The typesetting has been inspired by the Baskerville Bible, produced by printer John Baskerville and published by the Press in 1763. Baskerville’s original type has been revived and given a digital makeover to enhance its clarity while retaining the beauty and elegance of its appearance.

A page from the Bible with some of the surviving Baskerville punches

The work was done by 2K Denmark, the world’s leading Bible type foundry, who also used modern techniques to breathe new life into the Bible’s illustrations – reproductions of the evocative 19th Century engravings of French illustrator, Gustave Doré. 

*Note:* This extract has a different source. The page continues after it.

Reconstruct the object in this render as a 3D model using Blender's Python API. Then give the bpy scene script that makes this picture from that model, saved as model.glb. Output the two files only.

High resolution scans of the illustrations were taken directly from a surviving copy of La Grande Bible de Tours of 1866, in which they first appeared. The designers then used a set of specially created digital filters to produce the best reproduction of the illustrations since that original printing. All of Doré’s 221 biblical engravings of the Old and New Testaments are included.

A closer look at some of Dore's illustrations

Both the typography and illustrations have been further enhanced by the use of specially selected paper, printed on carefully by family-owned, Italian printers and binders, Legatoria Editoriale Giovanni Olivotto, to give the best possible reproduction. The firm was also responsible for the different bindings for the Bible, which have been worked by hand and designed to be beautiful and robust. 

Bob Groser, Bibles Director at Cambridge, said: “We wanted to create a family Bible in the truest sense; a large and beautiful book that is a centrepiece in the home, a place to record your family’s history and something to hand down to future generations.

“It was years in the making, but the result is really stunning and represents the best of Cambridge publishing, Italian printing and Danish design. We are very proud to add it to the list of landmark Bibles published by the Press.”

Cambridge University Press is the world’s oldest Bible publisher, having published its first – an octavo edition of the popular Geneva Bible – in 1591. This began a publishing tradition that has endured for more than four centuries with the Authorized – or King James – Version, the Revised Version, the New English Bible and the Revised English Bible.

The Family Chronicle Bible uses the King James Version (KJV). As the Queen’s Printer, Cambridge University Press & Assessment is entitled both to print and publish the KJV and also to control or license its publication on behalf of the Crown. The Latin term 'cum privilegio' is printed on the title pages of Cambridge editions to denote the charter authority or privilege under which they are published.